Could you print all the entries exactly?

[BEGIN RECORDS SUPPLIED]

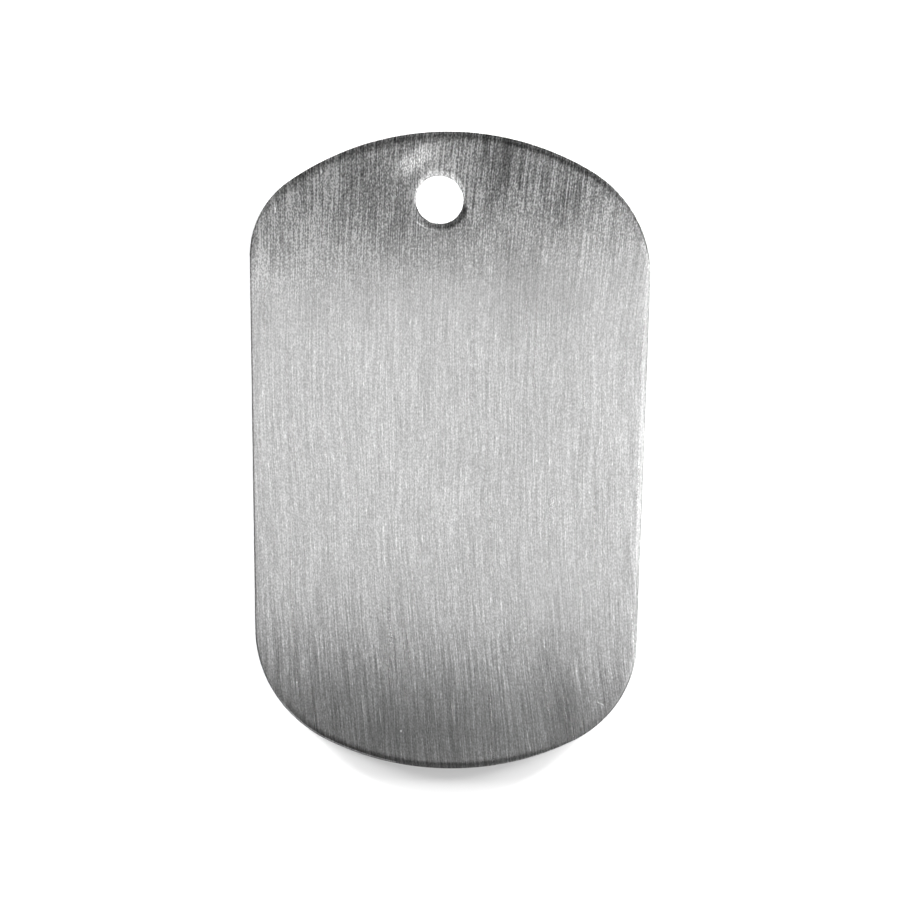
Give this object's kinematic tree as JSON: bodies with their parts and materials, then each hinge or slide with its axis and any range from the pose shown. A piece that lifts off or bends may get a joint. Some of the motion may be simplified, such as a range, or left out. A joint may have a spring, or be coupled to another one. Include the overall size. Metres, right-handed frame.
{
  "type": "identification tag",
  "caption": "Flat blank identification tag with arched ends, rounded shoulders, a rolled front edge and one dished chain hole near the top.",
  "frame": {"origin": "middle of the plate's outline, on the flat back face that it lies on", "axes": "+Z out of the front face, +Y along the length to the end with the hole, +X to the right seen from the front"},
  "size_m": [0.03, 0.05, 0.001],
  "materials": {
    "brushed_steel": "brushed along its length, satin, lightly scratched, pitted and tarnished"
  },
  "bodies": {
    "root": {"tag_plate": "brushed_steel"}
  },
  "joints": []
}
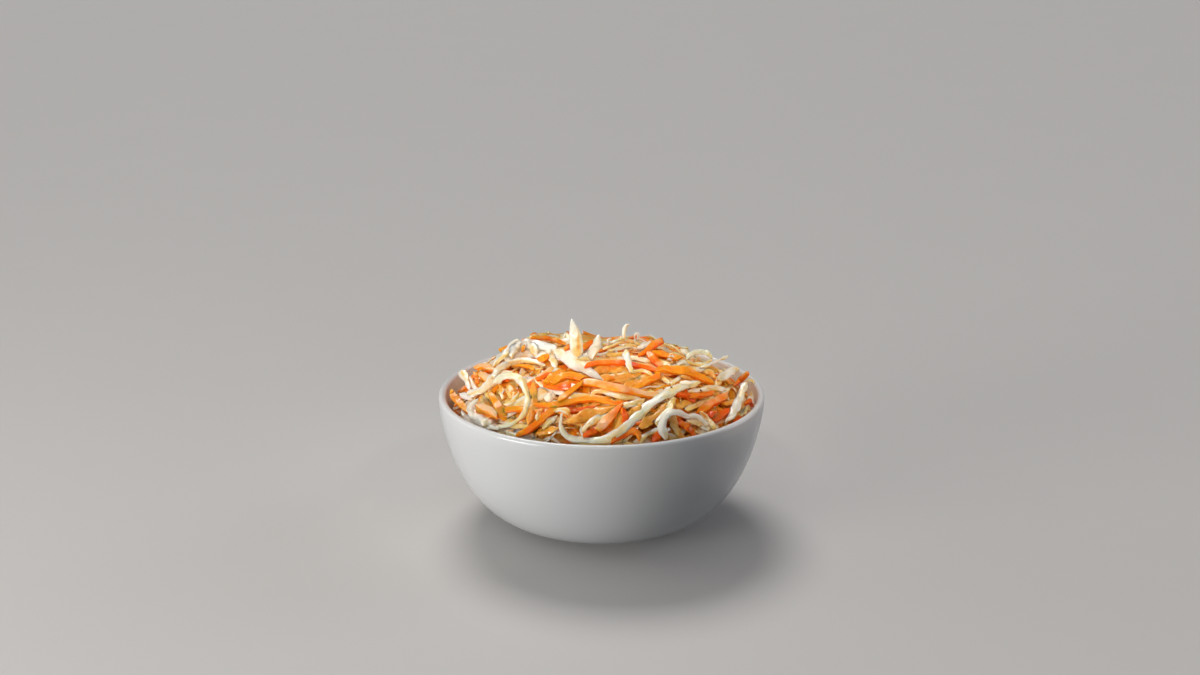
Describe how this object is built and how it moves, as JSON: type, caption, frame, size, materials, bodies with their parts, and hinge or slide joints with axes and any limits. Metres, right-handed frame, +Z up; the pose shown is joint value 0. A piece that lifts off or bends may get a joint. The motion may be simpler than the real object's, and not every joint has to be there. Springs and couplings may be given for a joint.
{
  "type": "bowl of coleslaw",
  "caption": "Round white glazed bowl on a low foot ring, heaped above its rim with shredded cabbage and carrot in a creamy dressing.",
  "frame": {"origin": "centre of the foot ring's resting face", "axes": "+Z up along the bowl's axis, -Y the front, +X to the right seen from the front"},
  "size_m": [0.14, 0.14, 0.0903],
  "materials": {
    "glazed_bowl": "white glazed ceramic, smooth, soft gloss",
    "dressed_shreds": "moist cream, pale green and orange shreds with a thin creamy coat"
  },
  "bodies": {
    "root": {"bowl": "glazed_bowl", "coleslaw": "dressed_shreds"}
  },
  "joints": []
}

[END RECORDS SUPPLIED]

* [SOLUTION TO THIS EXERCISE]
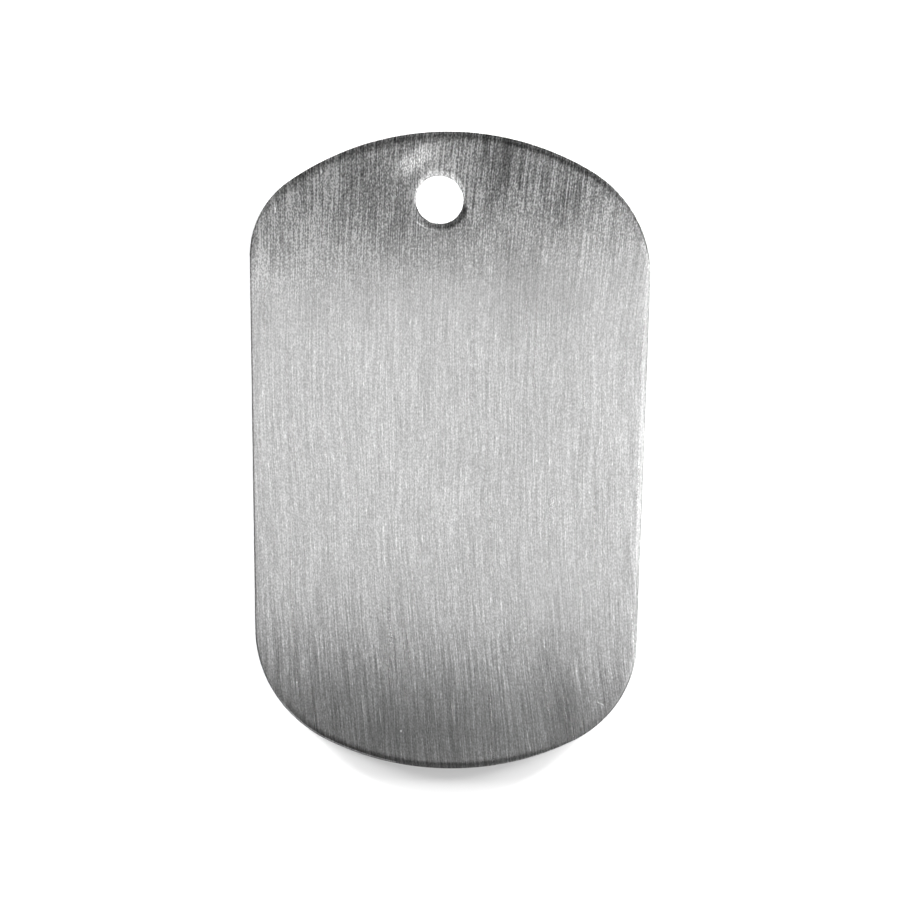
Give this object's kinematic tree as JSON: bodies with their parts and materials, then each hinge or slide with its axis and any range from the pose shown. A piece that lifts off or bends may get a joint. Some of the motion may be simplified, such as a range, or left out. A joint may have a spring, or be coupled to another one. Include the overall size. Metres, right-handed frame.
{
  "type": "identification tag",
  "caption": "Flat blank identification tag with arched ends, rounded shoulders, a rolled front edge and one dished chain hole near the top.",
  "frame": {"origin": "middle of the plate's outline, on the flat back face that it lies on", "axes": "+Z out of the front face, +Y along the length to the end with the hole, +X to the right seen from the front"},
  "size_m": [0.03, 0.05, 0.001],
  "materials": {
    "brushed_steel": "brushed along its length, satin, lightly scratched, pitted and tarnished"
  },
  "bodies": {
    "root": {"tag_plate": "brushed_steel"}
  },
  "joints": []
}
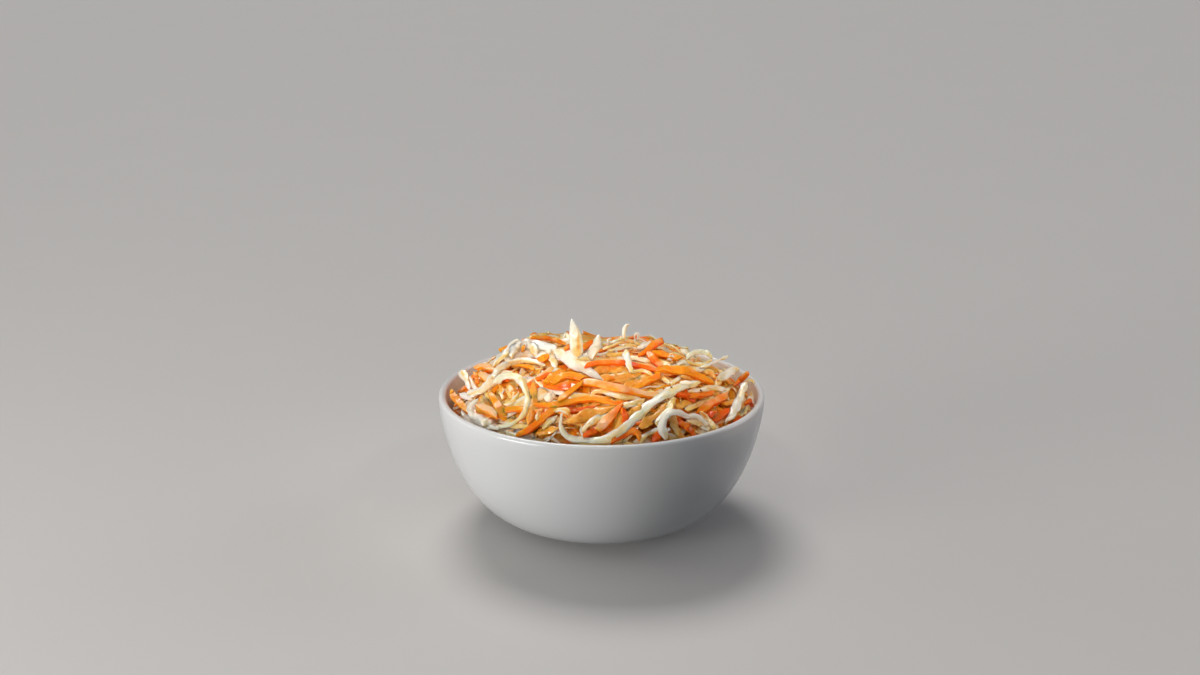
Describe how this object is built and how it moves, as JSON: type, caption, frame, size, materials, bodies with their parts, and hinge or slide joints with axes and any limits. Metres, right-handed frame, +Z up; the pose shown is joint value 0. A piece that lifts off or bends may get a joint. The motion may be simpler than the real object's, and not every joint has to be there. Springs and couplings may be given for a joint.
{
  "type": "bowl of coleslaw",
  "caption": "Round white glazed bowl on a low foot ring, heaped above its rim with shredded cabbage and carrot in a creamy dressing.",
  "frame": {"origin": "centre of the foot ring's resting face", "axes": "+Z up along the bowl's axis, -Y the front, +X to the right seen from the front"},
  "size_m": [0.14, 0.14, 0.0903],
  "materials": {
    "glazed_bowl": "white glazed ceramic, smooth, soft gloss",
    "dressed_shreds": "moist cream, pale green and orange shreds with a thin creamy coat"
  },
  "bodies": {
    "root": {"bowl": "glazed_bowl", "coleslaw": "dressed_shreds"}
  },
  "joints": []
}